Extract all of the data and reproduce it precisely.

— Start —

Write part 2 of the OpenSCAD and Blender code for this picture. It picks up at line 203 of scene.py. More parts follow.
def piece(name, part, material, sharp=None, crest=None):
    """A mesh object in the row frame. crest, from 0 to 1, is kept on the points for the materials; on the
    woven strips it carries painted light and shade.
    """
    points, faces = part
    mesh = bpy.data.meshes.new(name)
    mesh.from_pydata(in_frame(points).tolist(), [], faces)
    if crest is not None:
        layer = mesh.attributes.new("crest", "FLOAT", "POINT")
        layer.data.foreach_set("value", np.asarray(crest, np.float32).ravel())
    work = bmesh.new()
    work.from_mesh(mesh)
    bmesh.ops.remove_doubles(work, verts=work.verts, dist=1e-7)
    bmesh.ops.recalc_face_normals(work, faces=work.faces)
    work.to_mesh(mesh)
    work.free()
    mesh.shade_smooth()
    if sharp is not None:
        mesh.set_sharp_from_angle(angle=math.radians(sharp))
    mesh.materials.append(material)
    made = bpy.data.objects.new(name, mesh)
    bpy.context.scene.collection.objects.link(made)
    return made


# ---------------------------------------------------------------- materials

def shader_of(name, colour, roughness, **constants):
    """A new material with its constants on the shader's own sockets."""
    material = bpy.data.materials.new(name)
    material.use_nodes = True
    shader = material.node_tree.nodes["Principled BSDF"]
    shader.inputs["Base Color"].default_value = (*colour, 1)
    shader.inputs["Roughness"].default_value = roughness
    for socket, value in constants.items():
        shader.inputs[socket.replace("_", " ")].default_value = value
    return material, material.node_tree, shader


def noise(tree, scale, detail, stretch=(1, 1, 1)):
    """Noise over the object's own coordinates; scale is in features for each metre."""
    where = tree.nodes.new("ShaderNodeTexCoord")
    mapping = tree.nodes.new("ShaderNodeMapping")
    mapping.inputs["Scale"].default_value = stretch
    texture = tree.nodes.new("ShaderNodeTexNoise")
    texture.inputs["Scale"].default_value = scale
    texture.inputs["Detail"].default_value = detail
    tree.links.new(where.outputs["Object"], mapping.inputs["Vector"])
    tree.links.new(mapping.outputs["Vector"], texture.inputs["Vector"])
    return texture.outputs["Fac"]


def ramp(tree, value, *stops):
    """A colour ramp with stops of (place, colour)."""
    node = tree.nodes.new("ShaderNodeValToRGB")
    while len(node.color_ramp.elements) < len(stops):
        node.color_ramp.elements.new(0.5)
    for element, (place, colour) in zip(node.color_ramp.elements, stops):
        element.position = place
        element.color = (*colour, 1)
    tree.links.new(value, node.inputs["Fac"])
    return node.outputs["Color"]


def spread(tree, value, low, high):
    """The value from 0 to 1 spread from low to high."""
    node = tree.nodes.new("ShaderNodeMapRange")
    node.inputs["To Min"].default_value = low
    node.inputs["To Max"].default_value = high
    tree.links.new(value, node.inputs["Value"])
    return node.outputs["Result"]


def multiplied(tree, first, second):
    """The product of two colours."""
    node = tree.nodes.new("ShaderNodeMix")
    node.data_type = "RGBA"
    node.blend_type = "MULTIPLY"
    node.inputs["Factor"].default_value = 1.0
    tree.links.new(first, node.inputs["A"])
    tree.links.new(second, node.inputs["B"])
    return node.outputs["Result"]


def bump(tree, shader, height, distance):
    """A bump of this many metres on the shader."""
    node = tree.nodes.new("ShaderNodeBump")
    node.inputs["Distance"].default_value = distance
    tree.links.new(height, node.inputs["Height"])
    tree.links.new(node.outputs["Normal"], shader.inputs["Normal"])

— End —

*Task result*.
Write part 2 of the OpenSCAD and Blender code for this picture. It picks up at line 203 of scene.py. More parts follow.
def piece(name, part, material, sharp=None, crest=None):
    """A mesh object in the row frame. crest, from 0 to 1, is kept on the points for the materials; on the
    woven strips it carries painted light and shade.
    """
    points, faces = part
    mesh = bpy.data.meshes.new(name)
    mesh.from_pydata(in_frame(points).tolist(), [], faces)
    if crest is not None:
        layer = mesh.attributes.new("crest", "FLOAT", "POINT")
        layer.data.foreach_set("value", np.asarray(crest, np.float32).ravel())
    work = bmesh.new()
    work.from_mesh(mesh)
    bmesh.ops.remove_doubles(work, verts=work.verts, dist=1e-7)
    bmesh.ops.recalc_face_normals(work, faces=work.faces)
    work.to_mesh(mesh)
    work.free()
    mesh.shade_smooth()
    if sharp is not None:
        mesh.set_sharp_from_angle(angle=math.radians(sharp))
    mesh.materials.append(material)
    made = bpy.data.objects.new(name, mesh)
    bpy.context.scene.collection.objects.link(made)
    return made


# ---------------------------------------------------------------- materials

def shader_of(name, colour, roughness, **constants):
    """A new material with its constants on the shader's own sockets."""
    material = bpy.data.materials.new(name)
    material.use_nodes = True
    shader = material.node_tree.nodes["Principled BSDF"]
    shader.inputs["Base Color"].default_value = (*colour, 1)
    shader.inputs["Roughness"].default_value = roughness
    for socket, value in constants.items():
        shader.inputs[socket.replace("_", " ")].default_value = value
    return material, material.node_tree, shader


def noise(tree, scale, detail, stretch=(1, 1, 1)):
    """Noise over the object's own coordinates; scale is in features for each metre."""
    where = tree.nodes.new("ShaderNodeTexCoord")
    mapping = tree.nodes.new("ShaderNodeMapping")
    mapping.inputs["Scale"].default_value = stretch
    texture = tree.nodes.new("ShaderNodeTexNoise")
    texture.inputs["Scale"].default_value = scale
    texture.inputs["Detail"].default_value = detail
    tree.links.new(where.outputs["Object"], mapping.inputs["Vector"])
    tree.links.new(mapping.outputs["Vector"], texture.inputs["Vector"])
    return texture.outputs["Fac"]


def ramp(tree, value, *stops):
    """A colour ramp with stops of (place, colour)."""
    node = tree.nodes.new("ShaderNodeValToRGB")
    while len(node.color_ramp.elements) < len(stops):
        node.color_ramp.elements.new(0.5)
    for element, (place, colour) in zip(node.color_ramp.elements, stops):
        element.position = place
        element.color = (*colour, 1)
    tree.links.new(value, node.inputs["Fac"])
    return node.outputs["Color"]


def spread(tree, value, low, high):
    """The value from 0 to 1 spread from low to high."""
    node = tree.nodes.new("ShaderNodeMapRange")
    node.inputs["To Min"].default_value = low
    node.inputs["To Max"].default_value = high
    tree.links.new(value, node.inputs["Value"])
    return node.outputs["Result"]


def multiplied(tree, first, second):
    """The product of two colours."""
    node = tree.nodes.new("ShaderNodeMix")
    node.data_type = "RGBA"
    node.blend_type = "MULTIPLY"
    node.inputs["Factor"].default_value = 1.0
    tree.links.new(first, node.inputs["A"])
    tree.links.new(second, node.inputs["B"])
    return node.outputs["Result"]


def bump(tree, shader, height, distance):
    """A bump of this many metres on the shader."""
    node = tree.nodes.new("ShaderNodeBump")
    node.inputs["Distance"].default_value = distance
    tree.links.new(height, node.inputs["Height"])
    tree.links.new(node.outputs["Normal"], shader.inputs["Normal"])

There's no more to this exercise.